Have a happy, experientially rich Sunday!


  1. This comment has been removed by the author.

  2. Hi Dad,
    I really enjoyed this post. Thank you for sharing your thoughts and wisdom. Love you-Joy

  3. Food for thought. I like the list. I think I will come up with my own. I have to be able to ride a bicycle to want to be able to repair the tire. Maybe I can learn with the kids....

  4. Heeey Faith, welcome back. I hope you had an amazing trip. I would love to hear everything about it! In meanwhile, I can tell you from experience, rinding a bike and repairing a tire are totally different things! So, even though I would love for you to experience how to ride a bike, that doesn't have to hold you back from repairing one!

  5. We had a great time, Iris! We'll talk soon. I fell off a bike at 12 and never went back on.

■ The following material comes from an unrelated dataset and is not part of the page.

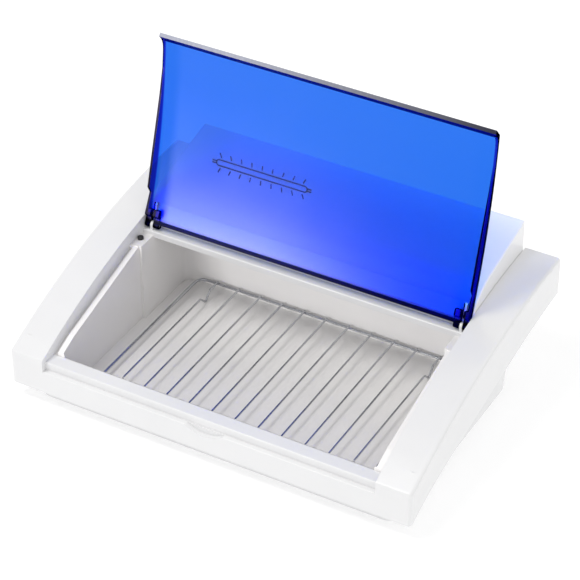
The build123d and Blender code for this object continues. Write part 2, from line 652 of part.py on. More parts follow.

I won't even want to learn to repair a tire if neither myself or the children ride!

  6. Hey, Joy.

    Thank you for your comment(s)! I'd love to teach you how to repair a flat bicycle tire while we show Logan as well! Maybe all three of us can run a tri-generational marathon together?

    Love, Dad

  7. I'm not surprised: I've never grown up!!! and I feel great staying at least 10% non-grown up.

  8. I want to make a quick addition to my list of 25 Qualifications for Adulthood.

    After a brief discussion with our summer interns (all of whom are pursuing university degrees in engineering), Jonathan and I discovered that not one of them could drive a car with a manual transmission.

    Sigh, what's the world coming to?

  9. Teflon's comments have a clear male bias.
    I have some to add to the list that I suspect he still has not done, and hence is not really a fully-'qualified' adult:
    1. Sew a 3-piece garment (including hat) for a Barbie doll.
    2. Raise a pig or steer from infant all the way to slaughter.
    3. Remove old wallpaper from a 10x12 room and rehang new paper. Determine the proper number of rolls needed before starting.
    4. Share one bathroom with two other girls.
    5. Clean a refrigerator, inside, outside, behind.
    6. Try out for cheerleading.
    7. Taste before salting.
    8. Work in the campaign of someone who is running for public office.